Just like iconic country music, Chapman’s folk-centric arrangements were little stories: vignettes. Front line accounts of hardships in a Reagan-Bush America; a bare-bones look into the lives of marginalized people who barely endured outside the “Let’s make America great again” slogan created by Reagan during his 1980 presidential campaign.
Her unforeseen ascension, which she was shocked about too, was based on her ability to tell stories that not everyone knew about but could relate to. Honing those skills by busking in the train stations of Boston while attending Tufts University—I had friends who attended Boston University and Emerson and they recall seeing her too—Chapman was part of a wave of folk and blues-adjacent artists in the mid to late ’80s who found fame either through MTV or, indirectly, via a Reagan/Bush regime that made hearing unrepresented voices in America a necessity.
She would perform at coffeehouses and showcases sponsored by women’s groups or other politically affiliated organizations during that furtive Boston era. Immediately after the album was released, it had a dual-hit type of response. Suddenly, certain demographics of America were looking back at their late ’60s tie-dye politics while observing how most Americans, amidst an AIDS and crack epidemic that the White House mostly refused to acknowledge, found that Reaganomics allowed some middle-class folks to drive Ford Escorts and Toyota Corollas. At the same time, by increasing defense spending and reducing government regulation, the once-liberal youth instigators wondered how a shiny BMW E30 M3 was now parked in their adult driveway.
Younger folks, rock heads, hip-hop nation (Chapman was parodied on In Living Color which meant she’d very easily cut through the noise and was co-signed on the most controversial Black sketch show of the moment; she was the culture) alike heard Chapman, similar to the way Jann Wenner only heard Dylan, Jagger, and McCartney. “Fast Car,” Chapman’s renowned lead hit, resonated across many boundaries, propelling her debut album to the top of the Billboard charts and earning Chapman three Grammy nods.
But I always forget it’s the opening track, “Talkin’ ’bout a Revolution,” that boils down all the major ’80s political wrangling to the most basic common denominator: Wall Street stole from us, and there should be blood in the streets. Chapman advises the action “like a whisper.” But it’s a much larger issue, and its relevance speaks to right now in 2025.

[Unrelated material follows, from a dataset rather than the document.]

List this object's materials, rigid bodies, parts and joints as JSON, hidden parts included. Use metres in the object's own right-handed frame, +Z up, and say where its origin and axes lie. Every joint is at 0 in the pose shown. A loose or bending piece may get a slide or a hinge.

Her experience at the Wooster School in Connecticut, where wealthy white kids from legacy families could not even conceive where Chapman, this brilliant Black child, came from, and why they allowed her in on scholarship. She tells during an interview from 1986 that those experiences gave birth to “Talking Bout A Revolution,” so those lines, “Poor people gonna rise up/And get their share/ Poor people gonna rise up/And take what’s theirs,” are an inside baseball account from the disenfranchised getting a seat at the table and writing an real time foul stench reality. Which some/most POCs would call a Tuesday in America, unfortunately.
However, it’s the duo of “Fast Car” and “Baby Can I Hold You” that produced a slew of reggae dancehall reinterpretations, illustrating that stories about terrible situations in bad times appeal to those who feel and are affected. They were the “Murder She Wrote” jams before “Murder She Wrote” became a smash in the dancehall. If you were in a reggae club and those Tracy Chapman covers came on, you had to hold tight, real tight, to your gal because those cuts had magical powers. Country music, just like reggae, has been repurposing songs with great stories forever. You can tweak a musical arrangement if the story speaks universally.